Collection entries
# # # # #

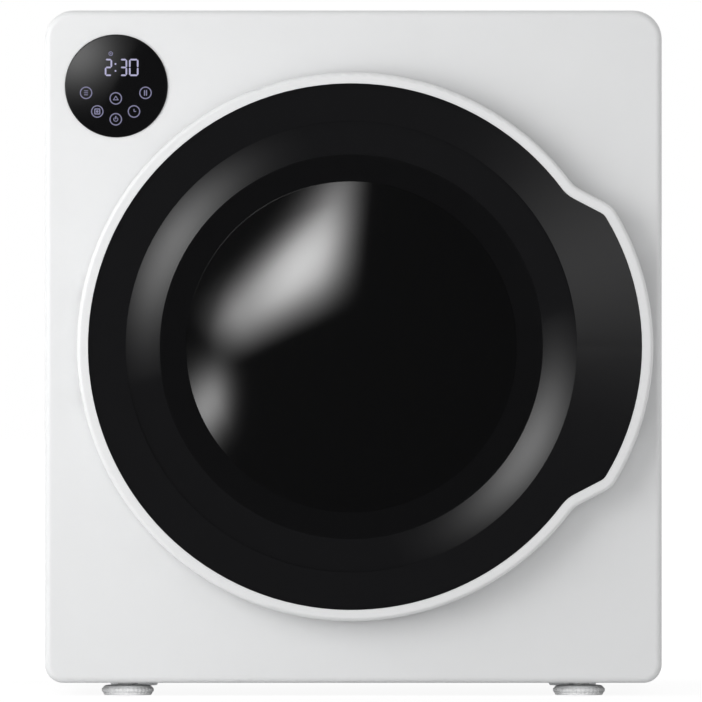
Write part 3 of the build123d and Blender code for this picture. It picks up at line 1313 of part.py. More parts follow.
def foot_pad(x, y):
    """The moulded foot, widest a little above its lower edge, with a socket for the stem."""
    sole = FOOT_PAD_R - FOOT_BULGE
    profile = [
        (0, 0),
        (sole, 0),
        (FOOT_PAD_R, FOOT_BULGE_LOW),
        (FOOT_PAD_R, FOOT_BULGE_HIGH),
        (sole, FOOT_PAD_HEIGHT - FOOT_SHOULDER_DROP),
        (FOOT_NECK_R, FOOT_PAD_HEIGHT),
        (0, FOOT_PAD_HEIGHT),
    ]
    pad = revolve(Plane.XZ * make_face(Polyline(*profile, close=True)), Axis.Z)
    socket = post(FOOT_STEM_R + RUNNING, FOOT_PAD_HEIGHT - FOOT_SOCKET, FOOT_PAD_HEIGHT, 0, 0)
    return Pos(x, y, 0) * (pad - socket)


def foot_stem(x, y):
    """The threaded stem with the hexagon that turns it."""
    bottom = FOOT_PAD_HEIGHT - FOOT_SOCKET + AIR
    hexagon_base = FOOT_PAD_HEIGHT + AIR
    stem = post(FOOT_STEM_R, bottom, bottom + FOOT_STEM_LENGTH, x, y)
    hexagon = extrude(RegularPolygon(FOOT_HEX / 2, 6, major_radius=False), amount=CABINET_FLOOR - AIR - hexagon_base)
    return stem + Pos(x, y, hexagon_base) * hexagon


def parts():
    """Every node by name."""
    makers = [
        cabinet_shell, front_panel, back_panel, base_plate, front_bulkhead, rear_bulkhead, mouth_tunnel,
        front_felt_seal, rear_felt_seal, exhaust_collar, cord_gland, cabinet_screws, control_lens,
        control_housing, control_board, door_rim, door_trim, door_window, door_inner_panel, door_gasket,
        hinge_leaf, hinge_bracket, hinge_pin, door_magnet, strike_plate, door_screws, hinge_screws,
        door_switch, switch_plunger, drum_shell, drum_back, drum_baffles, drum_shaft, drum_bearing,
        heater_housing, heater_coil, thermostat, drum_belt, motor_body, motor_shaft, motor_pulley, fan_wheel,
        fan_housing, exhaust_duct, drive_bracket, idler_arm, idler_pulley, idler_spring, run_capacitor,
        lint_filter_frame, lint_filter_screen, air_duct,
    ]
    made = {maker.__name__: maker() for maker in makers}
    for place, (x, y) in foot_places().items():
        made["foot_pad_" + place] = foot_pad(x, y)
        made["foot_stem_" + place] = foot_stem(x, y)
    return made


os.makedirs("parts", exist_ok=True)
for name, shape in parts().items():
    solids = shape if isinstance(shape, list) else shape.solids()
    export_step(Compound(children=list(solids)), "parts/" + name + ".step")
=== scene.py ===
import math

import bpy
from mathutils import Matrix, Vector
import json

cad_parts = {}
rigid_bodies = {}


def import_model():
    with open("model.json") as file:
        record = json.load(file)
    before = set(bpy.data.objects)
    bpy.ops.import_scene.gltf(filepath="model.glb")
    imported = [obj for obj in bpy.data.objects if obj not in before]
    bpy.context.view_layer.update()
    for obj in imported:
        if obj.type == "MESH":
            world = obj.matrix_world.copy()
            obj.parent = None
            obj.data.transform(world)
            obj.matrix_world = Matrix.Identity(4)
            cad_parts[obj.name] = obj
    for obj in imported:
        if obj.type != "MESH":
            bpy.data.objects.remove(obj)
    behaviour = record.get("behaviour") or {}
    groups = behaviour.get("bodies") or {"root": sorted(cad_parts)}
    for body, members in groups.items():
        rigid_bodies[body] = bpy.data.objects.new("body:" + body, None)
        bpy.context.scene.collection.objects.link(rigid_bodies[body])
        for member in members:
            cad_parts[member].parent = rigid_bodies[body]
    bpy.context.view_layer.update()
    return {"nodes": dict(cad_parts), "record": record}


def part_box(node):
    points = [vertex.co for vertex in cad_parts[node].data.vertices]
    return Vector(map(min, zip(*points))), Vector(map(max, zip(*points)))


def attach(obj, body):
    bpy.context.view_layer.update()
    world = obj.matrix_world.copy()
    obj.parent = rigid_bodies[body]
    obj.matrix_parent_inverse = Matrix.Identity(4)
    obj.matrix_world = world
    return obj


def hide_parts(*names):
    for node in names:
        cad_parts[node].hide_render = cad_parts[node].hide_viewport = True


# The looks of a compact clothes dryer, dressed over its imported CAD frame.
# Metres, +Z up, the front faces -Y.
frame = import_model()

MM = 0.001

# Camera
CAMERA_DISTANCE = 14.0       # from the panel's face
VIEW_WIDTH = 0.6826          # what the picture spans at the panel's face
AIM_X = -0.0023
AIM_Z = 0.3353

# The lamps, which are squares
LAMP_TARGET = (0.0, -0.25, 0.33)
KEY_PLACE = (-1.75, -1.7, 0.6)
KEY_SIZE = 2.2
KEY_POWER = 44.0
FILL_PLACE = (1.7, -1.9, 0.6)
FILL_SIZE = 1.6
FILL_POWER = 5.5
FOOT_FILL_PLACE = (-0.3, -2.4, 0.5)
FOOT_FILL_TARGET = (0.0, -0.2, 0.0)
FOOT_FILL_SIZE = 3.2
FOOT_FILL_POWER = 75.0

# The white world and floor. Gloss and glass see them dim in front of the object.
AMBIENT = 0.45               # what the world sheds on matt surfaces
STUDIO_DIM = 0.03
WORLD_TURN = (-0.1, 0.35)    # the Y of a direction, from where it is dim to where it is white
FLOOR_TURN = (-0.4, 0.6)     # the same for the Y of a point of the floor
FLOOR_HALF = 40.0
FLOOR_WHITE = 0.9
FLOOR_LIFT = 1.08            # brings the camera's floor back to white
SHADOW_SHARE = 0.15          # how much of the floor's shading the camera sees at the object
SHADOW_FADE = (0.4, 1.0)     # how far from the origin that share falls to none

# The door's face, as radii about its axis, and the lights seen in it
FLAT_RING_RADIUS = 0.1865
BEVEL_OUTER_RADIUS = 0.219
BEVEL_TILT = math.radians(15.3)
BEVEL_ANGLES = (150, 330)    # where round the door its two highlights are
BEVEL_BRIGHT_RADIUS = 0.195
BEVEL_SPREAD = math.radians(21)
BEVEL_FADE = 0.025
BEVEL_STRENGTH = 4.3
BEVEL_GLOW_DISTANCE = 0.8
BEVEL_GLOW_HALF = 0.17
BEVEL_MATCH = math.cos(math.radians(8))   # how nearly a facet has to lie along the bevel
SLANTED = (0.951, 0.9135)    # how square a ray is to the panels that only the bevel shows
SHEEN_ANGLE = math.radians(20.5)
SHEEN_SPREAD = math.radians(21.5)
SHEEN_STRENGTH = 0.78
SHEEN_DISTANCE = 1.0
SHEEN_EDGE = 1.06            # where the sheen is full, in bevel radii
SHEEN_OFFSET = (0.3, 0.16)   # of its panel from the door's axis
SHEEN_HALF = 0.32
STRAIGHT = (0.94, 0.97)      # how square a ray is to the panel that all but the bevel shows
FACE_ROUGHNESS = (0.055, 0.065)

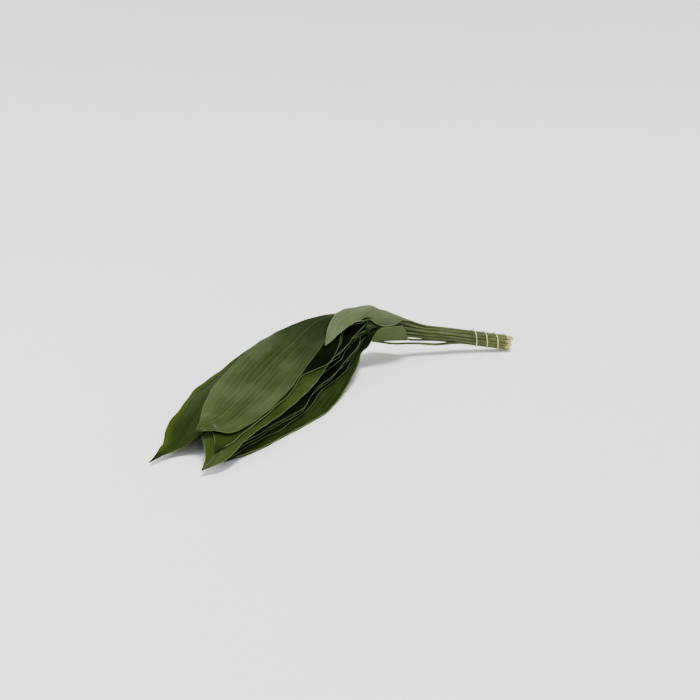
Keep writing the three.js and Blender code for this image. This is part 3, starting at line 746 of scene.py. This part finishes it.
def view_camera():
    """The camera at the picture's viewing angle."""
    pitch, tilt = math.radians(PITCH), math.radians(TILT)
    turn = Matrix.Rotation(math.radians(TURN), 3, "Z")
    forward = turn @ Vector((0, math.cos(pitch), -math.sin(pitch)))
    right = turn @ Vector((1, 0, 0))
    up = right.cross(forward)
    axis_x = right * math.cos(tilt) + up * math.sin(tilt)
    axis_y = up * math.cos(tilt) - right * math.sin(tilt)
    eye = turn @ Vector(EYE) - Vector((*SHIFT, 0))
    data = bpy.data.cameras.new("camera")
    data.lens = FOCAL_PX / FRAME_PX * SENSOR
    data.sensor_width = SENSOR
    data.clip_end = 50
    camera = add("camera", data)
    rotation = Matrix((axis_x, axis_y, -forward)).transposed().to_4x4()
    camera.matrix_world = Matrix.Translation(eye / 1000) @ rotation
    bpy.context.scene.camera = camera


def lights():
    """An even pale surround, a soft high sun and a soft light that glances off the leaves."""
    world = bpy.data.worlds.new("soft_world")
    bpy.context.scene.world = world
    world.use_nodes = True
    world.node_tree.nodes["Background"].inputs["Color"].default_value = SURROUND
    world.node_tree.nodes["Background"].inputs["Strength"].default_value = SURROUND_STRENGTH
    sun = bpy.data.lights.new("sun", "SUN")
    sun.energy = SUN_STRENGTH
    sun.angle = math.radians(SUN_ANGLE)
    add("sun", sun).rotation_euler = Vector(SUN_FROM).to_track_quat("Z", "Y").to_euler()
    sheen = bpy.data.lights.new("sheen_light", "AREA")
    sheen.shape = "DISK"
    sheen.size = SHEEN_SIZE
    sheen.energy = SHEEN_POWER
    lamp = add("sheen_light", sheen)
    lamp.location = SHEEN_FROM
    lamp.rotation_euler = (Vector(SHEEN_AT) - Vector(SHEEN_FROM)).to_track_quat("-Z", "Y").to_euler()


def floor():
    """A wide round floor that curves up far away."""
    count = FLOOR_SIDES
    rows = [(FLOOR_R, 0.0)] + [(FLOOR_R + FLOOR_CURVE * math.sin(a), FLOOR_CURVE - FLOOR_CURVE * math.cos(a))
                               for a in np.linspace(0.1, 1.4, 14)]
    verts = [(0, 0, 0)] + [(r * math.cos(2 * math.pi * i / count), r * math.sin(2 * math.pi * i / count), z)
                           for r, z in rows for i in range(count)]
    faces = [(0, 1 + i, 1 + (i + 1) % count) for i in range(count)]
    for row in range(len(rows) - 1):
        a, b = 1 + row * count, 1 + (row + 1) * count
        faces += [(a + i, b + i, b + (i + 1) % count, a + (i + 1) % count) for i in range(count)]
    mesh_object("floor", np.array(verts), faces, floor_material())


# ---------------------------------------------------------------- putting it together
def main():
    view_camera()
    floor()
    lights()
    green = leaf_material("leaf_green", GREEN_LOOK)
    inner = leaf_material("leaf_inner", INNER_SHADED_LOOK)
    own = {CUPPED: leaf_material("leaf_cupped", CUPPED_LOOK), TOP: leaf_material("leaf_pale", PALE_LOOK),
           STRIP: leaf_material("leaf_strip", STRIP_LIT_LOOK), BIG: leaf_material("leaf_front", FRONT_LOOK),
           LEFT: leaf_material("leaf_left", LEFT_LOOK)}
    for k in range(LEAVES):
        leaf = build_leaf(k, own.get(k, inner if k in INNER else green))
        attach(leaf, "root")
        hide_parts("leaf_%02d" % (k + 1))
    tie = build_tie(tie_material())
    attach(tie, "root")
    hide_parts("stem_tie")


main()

# # # # #

REQUIREMENT:
Every line from the one containing "place] = foot_stem(x, y)" through the one containing "frame = import_model()" is to be given again exactly, both ends included, and no line outside that range.

SOLUTION TO THIS PROBLEM:
        made["foot_stem_" + place] = foot_stem(x, y)
    return made


os.makedirs("parts", exist_ok=True)
for name, shape in parts().items():
    solids = shape if isinstance(shape, list) else shape.solids()
    export_step(Compound(children=list(solids)), "parts/" + name + ".step")
=== scene.py ===
import math

import bpy
from mathutils import Matrix, Vector
import json

cad_parts = {}
rigid_bodies = {}


def import_model():
    with open("model.json") as file:
        record = json.load(file)
    before = set(bpy.data.objects)
    bpy.ops.import_scene.gltf(filepath="model.glb")
    imported = [obj for obj in bpy.data.objects if obj not in before]
    bpy.context.view_layer.update()
    for obj in imported:
        if obj.type == "MESH":
            world = obj.matrix_world.copy()
            obj.parent = None
            obj.data.transform(world)
            obj.matrix_world = Matrix.Identity(4)
            cad_parts[obj.name] = obj
    for obj in imported:
        if obj.type != "MESH":
            bpy.data.objects.remove(obj)
    behaviour = record.get("behaviour") or {}
    groups = behaviour.get("bodies") or {"root": sorted(cad_parts)}
    for body, members in groups.items():
        rigid_bodies[body] = bpy.data.objects.new("body:" + body, None)
        bpy.context.scene.collection.objects.link(rigid_bodies[body])
        for member in members:
            cad_parts[member].parent = rigid_bodies[body]
    bpy.context.view_layer.update()
    return {"nodes": dict(cad_parts), "record": record}


def part_box(node):
    points = [vertex.co for vertex in cad_parts[node].data.vertices]
    return Vector(map(min, zip(*points))), Vector(map(max, zip(*points)))


def attach(obj, body):
    bpy.context.view_layer.update()
    world = obj.matrix_world.copy()
    obj.parent = rigid_bodies[body]
    obj.matrix_parent_inverse = Matrix.Identity(4)
    obj.matrix_world = world
    return obj


def hide_parts(*names):
    for node in names:
        cad_parts[node].hide_render = cad_parts[node].hide_viewport = True


# The looks of a compact clothes dryer, dressed over its imported CAD frame.
# Metres, +Z up, the front faces -Y.
frame = import_model()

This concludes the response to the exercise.